__Task prompt__
Line by line, reproduce exactly the beginning of the listing below, ending with the line that contains "return [Vector((x, y, z))" and adding nothing.

__Data lines__
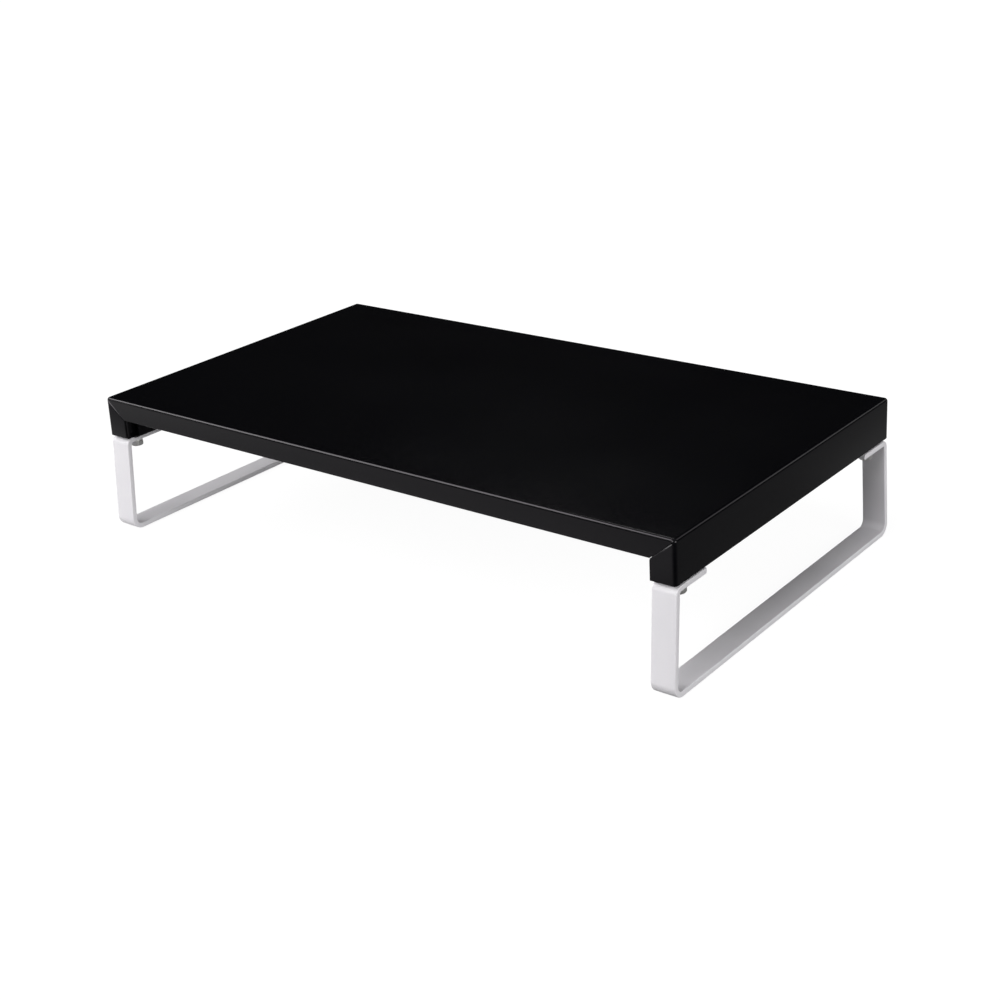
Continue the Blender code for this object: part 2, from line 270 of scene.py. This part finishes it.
def rounded_rect(hx, hy, r, z, steps):
    pts = (arc(hx - r, hy - r, r, 0, 90, steps) + arc(-hx + r, hy - r, r, 90, 180, steps)
           + arc(-hx + r, -hy + r, r, 180, 270, steps) + arc(hx - r, -hy + r, r, 270, 360, steps))
    return [Vector((x, y, z)) for x, y in pts]


# ---------------------------------------------------------------- tray
def lip_opening(sign):
    """Removes the wall under a lip and leaves its lower edge rounded."""
    r, low = SHEET * 0.45, HEIGHT - LIP_H
    outer, inner = HY, HY - SHEET
    quarter = [math.pi / 2 * i / 5 for i in range(6)]
    profile = ([(outer + CLEAR, low + r)]
               + [(outer - r + r * math.cos(t), low + r - r * math.sin(t)) for t in quarter]
               + [(inner + r - r * math.sin(t), low + r - r * math.cos(t)) for t in quarter]
               + [(inner - CLEAR, low + r), (inner - CLEAR, PANEL_Z - CLEAR),
                  (outer + CLEAR, PANEL_Z - CLEAR)])
    return link_mesh("lip_opening", skin([[Vector((x, sign * y, z)) for y, z in profile]
                                          for x in (-BLOCK_X, BLOCK_X)]))


def mitre_seam(sx, sy):
    """Narrow seam between lip and corner block; the block's edge is bevelled."""
    gap, lip_r = 0.00014, 0.00022                  # half width, rounding on the lip's side
    bevel, bevel_deep = 0.00110, 0.00063           # bevel on the block's side
    proud, deep = -0.0012, SHEET + 0.0008          # the cutter's reach, out and in
    section = ([(-gap - lip_r, proud)]
               + [(-gap - lip_r + lip_r * math.sin(t), lip_r - lip_r * math.cos(t))
                  for t in (math.pi / 2 * i / 4 for i in range(5))]
               + [(-gap, deep), (gap, deep), (gap, bevel_deep), (gap + bevel, 0.0),
                  (gap + bevel, proud)])
    corner = Vector((HX, HEIGHT))
    low = Vector((BLOCK_X, HEIGHT - LIP_H))
    along = (corner - low).normalized()
    across = Vector((along.y, -along.x))           # towards the block
    # the seam starts below the lip and thins out just under the top corner
    stops = ((low - along * 0.0022, 1.0), (corner - along * 0.0052, 1.0),
             (corner - along * 0.0036, 0.7), (corner - along * 0.0026, 0.25))
    rings = [[Vector((sx * (p.x + across.x * v * size), sy * (HY - w), p.y + across.y * v * size))
              for v, w in section] for p, size in stops]
    return link_mesh("mitre_seam", skin(rings))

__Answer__
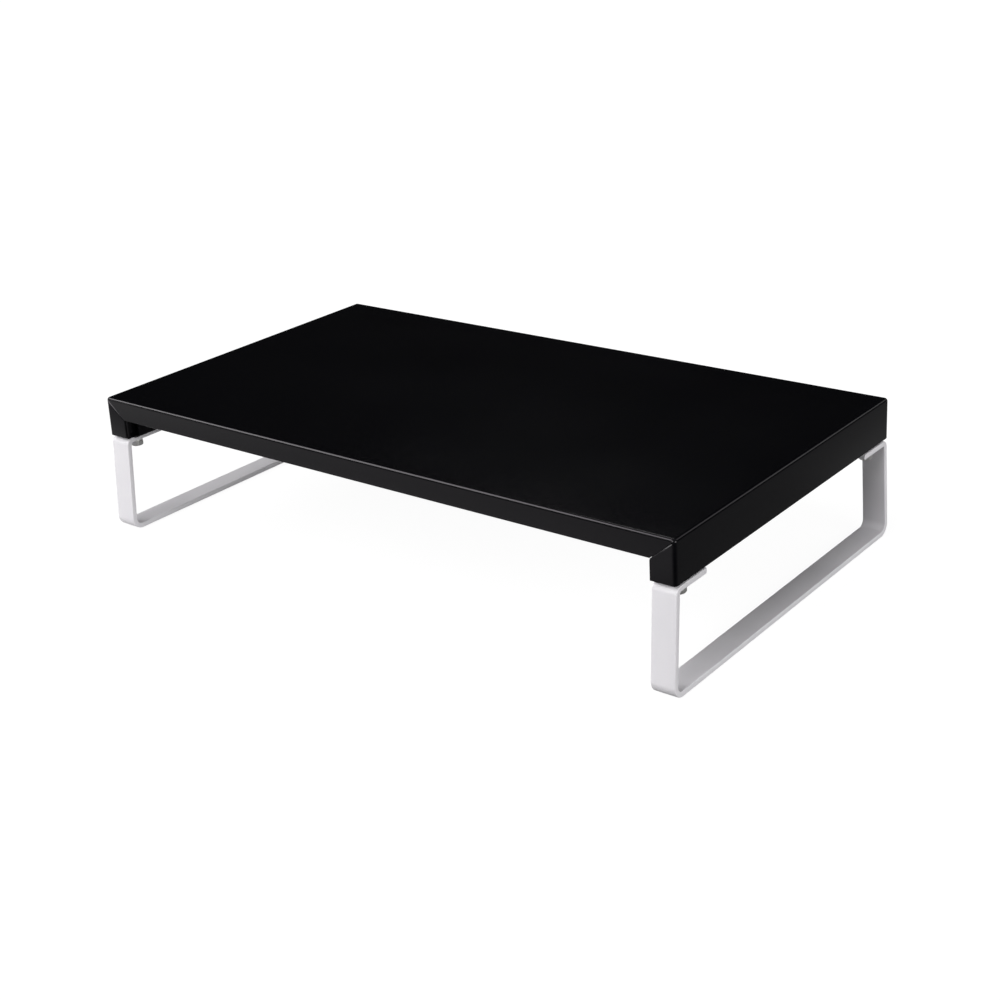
Continue the Blender code for this object: part 2, from line 270 of scene.py. This part finishes it.
def rounded_rect(hx, hy, r, z, steps):
    pts = (arc(hx - r, hy - r, r, 0, 90, steps) + arc(-hx + r, hy - r, r, 90, 180, steps)
           + arc(-hx + r, -hy + r, r, 180, 270, steps) + arc(hx - r, -hy + r, r, 270, 360, steps))
    return [Vector((x, y, z)) for x, y in pts]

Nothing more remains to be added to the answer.